I won’t even say “hastening our departure” anymore. We’ve already departed. We’re gone. The world doesn’t even see us anymore. When we show up to remind them there is such a thing as newspapers, the response is much like that of hearing about your favorite grandfather who’s in the assisted living home that you mean to visit soon. You do think of him dearly but you only occasionally stop by.

The quality of a newspaper’s brand depends not on presses, which are quickly becoming expensive and obsolete, and not on buildings, because who needs a building to gather information when you have mobile phones, video recorders and audio recorders and the information is OUT THERE, not in the building? No, the quality of our brand depends on the quality of the reporting and writing, what we cover and how we write about it, how relevant we are to readers. That’s the talent. But my business isn’t investing in that.

I cared a lot about this for a long time – 23 years at one newspaper, with many newspaper lives before that. I first walked in the doors of a newspaper at age 17, and I’ve pretty much been part of what I lovingly call The Word Factory ever since.

I believe I tried to save the newspaper business all by myself. It took me the longest time to realize that it didn’t want me to do that. The newspaper business will check itself into a 12-step program when it is good and ready and not before. It can hit bottom on its own, and I’m good with that.

PHOTO BY MORGAN PETROSKI/ALBUQUERQUE  JOURNAL In which Carolyn Flynn says goodbye on her last day at the @ABQJournal, after 23 years as first, assistant managing editor/photo and design, and then 16 years as editor of Sage magazine. From left are AME/design Joe Kirby, Carolyn Flynn and features editor Helen Taylor.

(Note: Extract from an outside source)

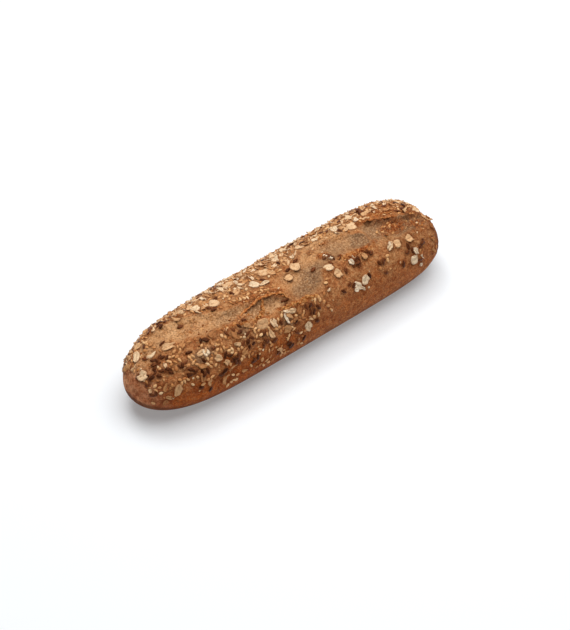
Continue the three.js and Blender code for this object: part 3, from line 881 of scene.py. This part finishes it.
for number, place in enumerate(flake_places):
    lean = place[5] + draws.between(*EXTRA_LEAN)
    if number < len(LARGE_FLAKES):
        add_flake(number % WHOLE_FLAKES, *place[:5], lean, LARGE_FLAKES[number][5])
    else:
        tones = FAR_TONES if place[1] < 0 else NEAR_TONES
        add_flake(number, *place[:5], lean, draws.between(*tones))
for number, (*place, tone) in enumerate(ODD_FLAKES):
    add_flake(number, *place, draws.between(*ODD_LEAN), tone, lift=0.8)
small_places = ground.fill(SMALL_FLAKES, SMALL_RADIUS, on_far_side, overlap=0.62)
for number, (x, angle) in enumerate(small_places):
    length = draws.between(*SMALL_LENGTH)
    width = length * draws.between(*SMALL_SLENDERNESS)
    lean, turn, tone = draws.between(*SMALL_LEAN), any_turn(), draws.between(*SMALL_TONES)
    add_flake(number, x, angle, length, width, turn, lean, tone, lift=0.4)
for pattern in flake_kinds:
    bpy.data.objects.remove(pattern)
oat_flakes = joined(flakes, "oat_flakes")


def tone_ramp(tree, stops):
    """The colour of a piece by its tone: (tone, colour) stops in order."""
    node = add_node(tree, "ShaderNodeValToRGB", {"Fac": attribute(tree, "tone")})
    elements = node.color_ramp.elements
    elements[0].color, elements[1].color = seen(*stops[0][1]), seen(*stops[-1][1])
    for tone, colour in stops[1:-1]:
        elements.new(tone).color = seen(*colour)
    return node.outputs["Color"]


OAT_TONES = [
    (0, (150, 88, 48)), (0.3, (200, 142, 90)), (0.6, (230, 185, 137)), (0.85, (243, 213, 173)),
    (1, (244, 223, 193)),
]


def toasted_oat():
    material, tree, shader = new_material("toasted_oat", roughness=0.6, specular=0.1)
    colour = tone_ramp(tree, OAT_TONES)
    browned = times(tree, attribute(tree, "rim"), mottle(tree, 1.8, low=0.35, high=0.6))
    colour = mixed(tree, times(tree, browned, 0.45), colour, seen(172, 104, 52))
    # Painted shade along the crease of each flake.
    creased = times(tree, attribute(tree, "crease"), mottle(tree, 1.5, low=0.35, high=0.6))
    colour = mixed(tree, times(tree, creased, 0.55), colour, seen(150, 92, 46))
    colour = spotted(tree, colour, 1.3, 0.3, 0.35, (168, 104, 54))
    coat(tree, shader, colour, mottle(tree, 0.8, low=0, high=1), distance=0.5)
    return material


oat_flakes.data.materials.append(toasted_oat())
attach(oat_flakes, "root")
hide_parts("baguette")

# ---- Linseeds ----
# Brown linseed (flax): flat glossy teardrops that swell and cling together in small groups, some
# lying over the others.

LINSEED_SIZE, LINSEED_VARIATION = (4.5, 2.3, 1.3), (0.85, 1.12)
# More places, x and angle: a heap near the narrow end, and the ones that stand out on the far side.
ODD_LINSEEDS = [
    (-104, 12), (-105, 17), (-107, 25), (-106, 32), (-102, 14), (-98, 11), (-96, 15), (-103, 27),
    (-114, -54), (-112, -48), (-86, -56), (-83, -48), (-74, -45), (-63, -46), (-48, -36), (-40, -38),
    (-39, -31), (0, -36), (20, -33), (47, -40), (62, -43), (73, -37), (76, -33), (94, -30), (101, -18),
    (-84, -25), (-51, -35), (58, -26), (82, -31), (91, -17), (94, -1), (99, -3), (106, -15),
]
ODD_LINSEED_TURN = (-40, 40)
MORE_LINSEEDS = 30
# Seeds that lie over a group: their share of it, and how far they lie from its middle.
PILED_SHARE, PILED_ALONG, PILED_AROUND = 0.7, (-1.5, 1.5), (-4, 4)


def teardrop(name, segments, rings, tip):
    """A seed 1 unit each way lying along X, blunt at one end and drawn out at the other."""
    deselect_all()
    turned = (0, pi / 2, 0)
    bpy.ops.mesh.primitive_uv_sphere_add(segments=segments, ring_count=rings, radius=0.5, rotation=turned)
    seed = named(name)
    bpy.ops.object.transform_apply(location=True, rotation=True, scale=True)
    edit_all_points()
    for start, narrowing in ((0.1, 0.92), (0.25, 0.85), (0.38, tip)):
        select_points(seed, lambda co: co.x > start)
        bpy.ops.transform.resize(value=(1, narrowing, narrowing), center_override=(0, 0, 0))
    bpy.ops.object.mode_set(mode="OBJECT")
    bpy.ops.object.shade_smooth()
    return seed


def clumped(x, angle):
    """The chance that a seed stuck: in clumps, and hardly on the near side of the blunt half."""
    blunt_half = 0.1 if angle > 10 and x > 15 else 1
    return stuck(x, angle) * clumps(x, angle, 47) * blunt_half


def mostly_far(x, angle):
    return clumped(x, angle) * (1 if angle < 0 else 0.2)


linseed = teardrop("linseed", 12, 8, 0.55)
linseed_copies = []


def add_linseed(x, angle, turn, lift=0.4, lean=22):
    size = [side * draws.between(*LINSEED_VARIATION) for side in LINSEED_SIZE]
    seed = copy_of(linseed, draws.share(), size)
    lay_on(seed, x, angle, turn, draws.between(-lean, lean), lift)
    press_in(x, angle, LINSEED_RADIUS, rise=0.3)
    linseed_copies.append(seed)


for x, angle, turn in linseed_places:
    add_linseed(x, angle, turn)
for x, angle in ODD_LINSEEDS:
    add_linseed(x, angle, draws.between(*ODD_LINSEED_TURN), lift=0.8)
for x, angle in ground.fill(MORE_LINSEEDS, LINSEED_RADIUS, mostly_far):
    add_linseed(x, angle, any_turn())
for x, angle, number in LINSEED_CLUSTERS:
    for i in range(number - 1):
        if draws.share() < PILED_SHARE:
            along, around = draws.between(*PILED_ALONG), draws.between(*PILED_AROUND)
            add_linseed(x + along, angle + around, any_turn(), lift=1.1, lean=45)
bpy.data.objects.remove(linseed)
linseeds = joined(linseed_copies, "linseeds")


def linseed_hull():
    material, tree, shader = new_material("linseed_hull", roughness=0.3, specular=0.16)
    shader.inputs["Specular Tint"].default_value = (1, 0.62, 0.4, 1)
    dark = mixed(tree, attribute(tree, "tone"), seen(66, 28, 9), seen(126, 68, 36))
    dark = mixed(tree, mottle(tree, 0.9, low=0.45, high=0.7), dark, seen(42, 16, 5))
    coat(tree, shader, dark, mottle(tree, 0.6, low=0, high=1), distance=0.3)
    return material


linseeds.data.materials.append(linseed_hull())
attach(linseeds, "root")
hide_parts("baguette")

# ---- Sesame ----
# Hulled sesame: small golden teardrops. They stuck in clumps wherever the flakes and the linseeds
# left room, and are pressed into the dough like them.

SESAMES = 440
SESAME_SIZE, SESAME_VARIATION, SESAME_RADIUS = (3.1, 1.9, 1.1), (0.82, 1.15), 1.15
SESAME_LEAN = (-30, 30)


def sesame_chance(x, angle):
    """In clumps like the linseeds, and in a band low on the near side."""
    low_band = 0.4 * clumps(x, angle, 47) if -70 < x < 2 and 74 < angle else 0
    return max(clumped(x, angle), low_band)


sesame = teardrop("sesame", 10, 6, 0.5)
sesame_copies = []
for x, angle in ground.fill(SESAMES, SESAME_RADIUS, sesame_chance):
    size = [side * draws.between(*SESAME_VARIATION) for side in SESAME_SIZE]
    seed = copy_of(sesame, draws.share(), size)
    lay_on(seed, x, angle, any_turn(), draws.between(*SESAME_LEAN), lift=0.35)
    press_in(x, angle, SESAME_RADIUS, rise=0.22, width=0.7)
    sesame_copies.append(seed)
bpy.data.objects.remove(sesame)
sesame_seeds = joined(sesame_copies, "sesame_seeds")

SESAME_TONES = [
    (0, (172, 104, 52)), (0.35, (208, 144, 86)), (0.85, (232, 182, 126)), (1, (240, 204, 156)),
]


def sesame_skin():
    material, tree, shader = new_material("sesame_skin", roughness=0.45, specular=0.2)
    shade = times(tree, mottle(tree, 0.9, low=0.5, high=0.7), 0.5)
    colour = mixed(tree, shade, tone_ramp(tree, SESAME_TONES), seen(168, 108, 60))
    coat(tree, shader, colour, mottle(tree, 0.7, low=0, high=1), distance=0.2)
    return material


sesame_seeds.data.materials.append(sesame_skin())
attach(sesame_seeds, "root")
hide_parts("baguette")

# ---- Crumbs ----
# Bits of oat that broke off in the rolling and shreds of crust that tore off in the oven. They stuck
# in the gaps between the other toppings and along the torn edges of the slashes.

CRUMBS, CRUMB_RADIUS, CRUMB_SIZE = 900, 0.5, (0.8, 2.2)
CRUMB_SLENDERNESS, CRUMB_FLATNESS = (0.5, 0.9), 0.6
CRUMB_LEAN = (-25, 25)
EDGE_SHARE, EDGE_STRETCH = 0.5, 0.7  # how thick they lie on the torn edges, and how much longer there
deselect_all()
bpy.ops.mesh.primitive_ico_sphere_add(subdivisions=1, radius=0.5)
crumb = named("crumb")
edit_all_points()
bpy.ops.transform.vertex_random(offset=0.14, uniform=0.5, normal=0, seed=3)
bpy.ops.object.mode_set(mode="OBJECT")


def gaps_and_edges(x, angle):
    gaps = coverage(x, angle) * lerp(0.3, 1, clumps(x, angle, 5)) * (0.3 if angle > 10 else 1)
    return max(gaps, EDGE_SHARE * patchiness(TORN_PATCHES, x, angle))


crumb_copies = []
for x, angle in ground.fill(CRUMBS, CRUMB_RADIUS, gaps_and_edges):
    size = draws.between(*CRUMB_SIZE)
    shred = 1 + EDGE_STRETCH * patchiness(TORN_PATCHES, x, angle)
    tone = draws.share()
    width = size * draws.between(*CRUMB_SLENDERNESS)
    bit = copy_of(crumb, tone, (size * shred, width, size * CRUMB_FLATNESS))
    lay_on(bit, x, angle, any_turn() / shred ** 3, draws.between(*CRUMB_LEAN), lift=0.25)
    crumb_copies.append(bit)
bpy.data.objects.remove(crumb)
crumbs = joined(crumb_copies, "crumbs")

CRUMB_TONES = [(0, (140, 78, 36)), (0.4, (190, 124, 68)), (0.85, (228, 174, 116)), (1, (238, 212, 172))]


def browned_crumb():
    material, tree, shader = new_material("browned_crumb", roughness=0.6, specular=0.08)
    colour = mixed(tree, spots(tree, 0.8, 0.4, 0.5), tone_ramp(tree, CRUMB_TONES), seen(140, 84, 42))
    tree.links.new(colour, shader.inputs["Base Color"])
    return material


crumbs.data.materials.append(browned_crumb())
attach(crumbs, "root")
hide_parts("baguette")

# ---- Table, light and camera ----
# A plain white table that glows a little, like a lit sweep, under a wide soft lamp hung overhead
# towards the blunt end, with a small lamp behind the loaf and a faint light from all round.

TABLE_SIDE = 8
TABLE_GLOW, ROOM_GLOW = 0.26, 0.05
deselect_all()
bpy.ops.mesh.primitive_plane_add(size=TABLE_SIDE)
table = named("table")
white, tree, shader = new_material("white_table", roughness=0.9, specular=0.1)
# Faintly blue, against the warm light that the crust throws onto the table round the loaf.
shader.inputs["Base Color"].default_value = (0.677, 0.7, 0.724, 1)
shader.inputs["Emission Color"].default_value = (1, 1, 1, 1)
shader.inputs["Emission Strength"].default_value = TABLE_GLOW
table.data.materials.append(white)

scene = bpy.context.scene
scene.view_settings.view_transform = "Standard"
room = bpy.data.worlds.new("white_room")
room.use_nodes = True
room.node_tree.nodes["Background"].inputs["Color"].default_value = (1, 1, 1, 1)
room.node_tree.nodes["Background"].inputs["Strength"].default_value = ROOM_GLOW
scene.world = room

VIEW_AZIMUTH, VIEW_ELEVATION = -39.3, 45
CAMERA_DISTANCE, LENS = 1.6, 146.3
SIGHT = Vector((0, 0, 25 * MM))
SIGHT_OFFSET = (1.4 * MM, -9.4 * MM)  # how far right of and above that point the camera aims


def direction(azimuth, elevation):
    """From the loaf towards a bearing: azimuth 0 is the near side, 90 the blunt end."""
    a, e = radians(azimuth), radians(elevation)
    return Vector((sin(a) * cos(e), -cos(a) * cos(e), sin(e)))


def soft_lamp(name, azimuth, elevation, distance, side, power):
    bpy.ops.object.light_add(type="AREA", location=direction(azimuth, elevation) * distance)
    lamp = named(name)
    lamp.data.shape, lamp.data.size, lamp.data.energy = "SQUARE", side, power
    lamp.rotation_mode = "QUATERNION"
    lamp.rotation_quaternion = (-direction(azimuth, elevation)).to_track_quat("-Z", "Y")


soft_lamp("wide_lamp", azimuth=90, elevation=80, distance=1.5, side=1.6, power=28.4)
soft_lamp("back_lamp", azimuth=170, elevation=60, distance=1.5, side=0.6, power=5.6)

back = direction(VIEW_AZIMUTH, VIEW_ELEVATION)
turn = (-back).to_track_quat("-Z", "Y")
right, above = turn @ Vector((1, 0, 0)), turn @ Vector((0, 1, 0))
aim = SIGHT + right * SIGHT_OFFSET[0] + above * SIGHT_OFFSET[1]
bpy.ops.object.camera_add(location=aim + back * CAMERA_DISTANCE)
camera = named("camera")
camera.rotation_mode = "QUATERNION"
camera.rotation_quaternion = turn
camera.data.lens = LENS
camera.data.clip_start, camera.data.clip_end = 0.05, 20
scene.camera = camera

PHOTO BY MORGAN PETROSKI/ALBUQUERQUE JOURNAL
In which Carolyn Flynn says goodbye on her last day at the @ABQJournal, after 23 years as first, assistant managing editor/photo and design, and then as editor of Sage magazine. From left are AME/design Joe Kirby, Carolyn Flynn and features editor Helen Taylor.

First love, second love

Leaving the Albuquerque Journal this week, I had to remember who I was before I got on the gold watch track. Newspapers weren’t my first love, but my second. My first love was all that I left at the door when I walked in, day after day for 23 years, earning 23/25ths of a Rolex.

My first love was writing, but I was too young then to know: What kind of writing? What am I meant to say? Are the yearnings and fascinations that consume me something that other people feel and want to understand, too? Do my stories resonate with relevance and meaning? I think they do, but how am I to tell them?

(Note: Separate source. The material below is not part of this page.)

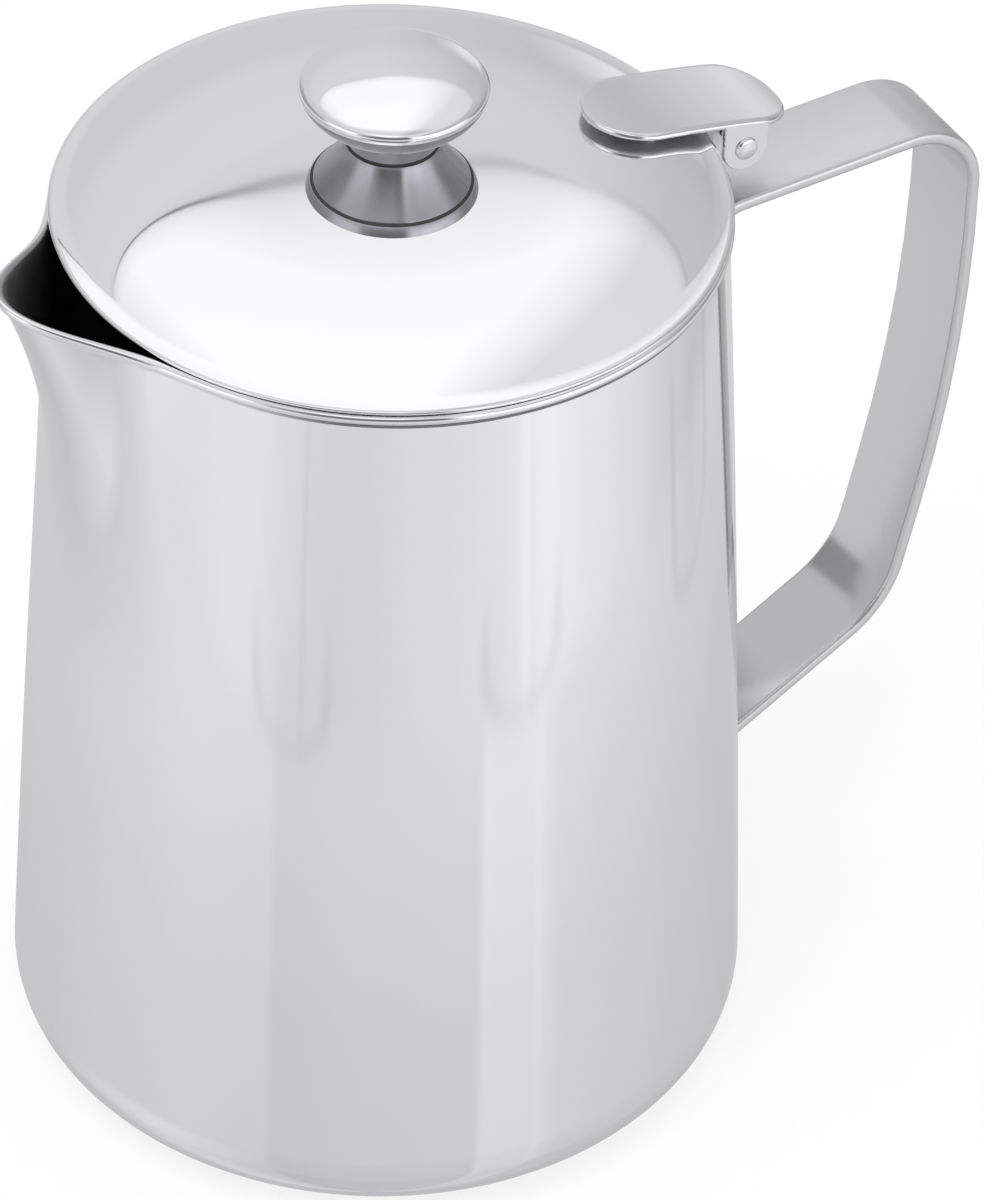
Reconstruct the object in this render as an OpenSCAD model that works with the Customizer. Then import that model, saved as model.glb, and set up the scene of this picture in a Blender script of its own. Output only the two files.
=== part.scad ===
// Hot milk jug with a hinged lid, in polished stainless sheet.
// The origin is the middle of the foot. +Z is up, the handle points to +X and the spout to -X.

/* [Jug body] */
// Height of the rolled rim above the table
rim_h = 169.3; // [120:0.1:220]
// Outside diameter of the wall just under the rim
mouth_d = 110.4; // [90:0.1:120]
// Outside diameter of the belly just above the foot
belly_d = 129.7; // [115:0.1:150]
// How far the wall swells beyond a straight taper at half height
wall_swell = 0.5; // [0:0.1:3]
// Thickness of the body sheet
sheet_t = 0.9; // [0.6:0.1:1.5]
// Radius of the rounded bottom edge
corner_r = 9.5; // [6:0.1:14]
// Radius of the rolled rim
rim_bead_r = 0.9; // [0.6:0.1:1.5]
// Diameter of the plate that closes the bottom
base_plate_d = 99.4; // [80:0.1:104]
// Gap of the weld between two pressed pieces
weld_gap = 0.05; // [0.02:0.01:0.1]
// Gap of the seam weld round the base plate
seam_gap = 0.3; // [0.3:0.1:0.6]
// Height of the hollow under the middle of the base
base_recess_h = 2.4; // [1:0.1:4]
// Width of the flat ring of the base plate that the jug stands on
base_ring_w = 7; // [4:0.5:12]
// Width of the slope between that ring and the raised middle
base_slope_w = 4; // [2:0.5:8]

/* [Spout] */
// How far the spout's tip reaches out beyond the round mouth
spout_reach = 15.1; // [8:0.1:20]
// How far the tip stands above the rim
spout_rise = 4.7; // [2:0.1:8]
// How far down the wall the spout's swell runs
spout_drop = 80; // [50:1:120]
// Half width of the spout at the rim, as an angle round the axis
spout_spread_deg = 13.6; // [10:0.1:20]
// Half width of the swell where it dies out, as an angle round the axis
swell_spread_deg = 21; // [15:0.1:30]

/* [Lid] */
// How far the lid's edge reaches out beyond the jug's mouth
lid_overhang = 0.8; // [0.5:0.1:2]
// Thickness of the lid sheet
lid_t = 0.8; // [0.6:0.1:1.2]
// Radius of the rolled edge of the lid
lid_bead_r = 0.9; // [0.7:0.1:1.4]
// Gap between the closed lid's edge and the jug's rim
lid_gap = 0.3; // [0.2:0.05:0.5]
// Width of the flat brim inside the rolled edge
brim_w = 1.7; // [1:0.1:5]
// Rise of the dome above the brim
dome_rise = 2.4; // [1:0.1:3]
// Diameter of the flat seat pressed for the knob
seat_d = 30; // [30:0.5:40]
// Gap between the locating ring under the lid and the inside of the jug's mouth
ring_gap = 1.7; // [1.6:0.1:4]
// Thickness of the locating ring
ring_t = 0.8; // [0.6:0.1:1.2]
// Depth of the locating ring below the brim
ring_h = 3.2; // [2:0.1:5]

/* [Handle] */
// Width of the strap
strap_w = 18.6; // [14:0.1:24]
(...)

My second love gave me craft, amazing daily productivity habits, a sharp eye for relevance, access to fascinating movers and shakers, an outlet for my curiosity – and a regular paycheck. I sized this up: If I became a journalist, I would have to interview people, and I wouldn’t be shy anymore. If I became a journalist, well, that’s a hungry monster they have to feed. Those are big pages, and they need to fill them with words.

Thus, the Word Factory. I wanted the safety of a big manufacturing plant where they produce the words and widgets right on site, and millions of them. That definitely seemed to a 17-year-old like an endless revenue stream, the kind you would never have to worry about drying up.

I’m grateful I was wrong about that, because if not for the harshness, I might have just stayed married to my second love and abandoned my first love.

The alchemy of my new story

The new story is that I am SoulFire Studios, which is all about the power of narrative to create your path. I am still a teller of stories, a nurturer of books and authors, a business mentor for creatives, a creativity coach. I am a novelist, a memoirist and author of transformational books. I have won prizes and publications for my literary short stories, essays and magazine articles. For 16 years, I had the privilege of editing a magazine that people will still remember for decades to come because it made a difference. (And I have to love that little magazine called Sage and its feisty spirit because it won a national award for best magazine on its way down the tubes.)

So now my career has become about what’s the story you want to tell? What’s our story together?

Somewhere, I am sure, is a Rolex in a vault that has been waiting, not yet engraved with my name, to see if I would just mark the time, or if I would heed my calling.

And if I really wanted the gold, then maybe they could just take a few links out and give me the parts I’ve earned, the knowledge I’ve gained, which is in fact, gold for having shared my life with these other fine storytellers at The Word Factory all these many years.

Perhaps I could melt that down, create an alchemy of sorts, turning all that wisdom – being curious and relevant and concise, being an eyewitness to history, being loyal to the interests of the public and the higher good – and instead convert it to a more precious gold, that of saying yes to my sacred yes.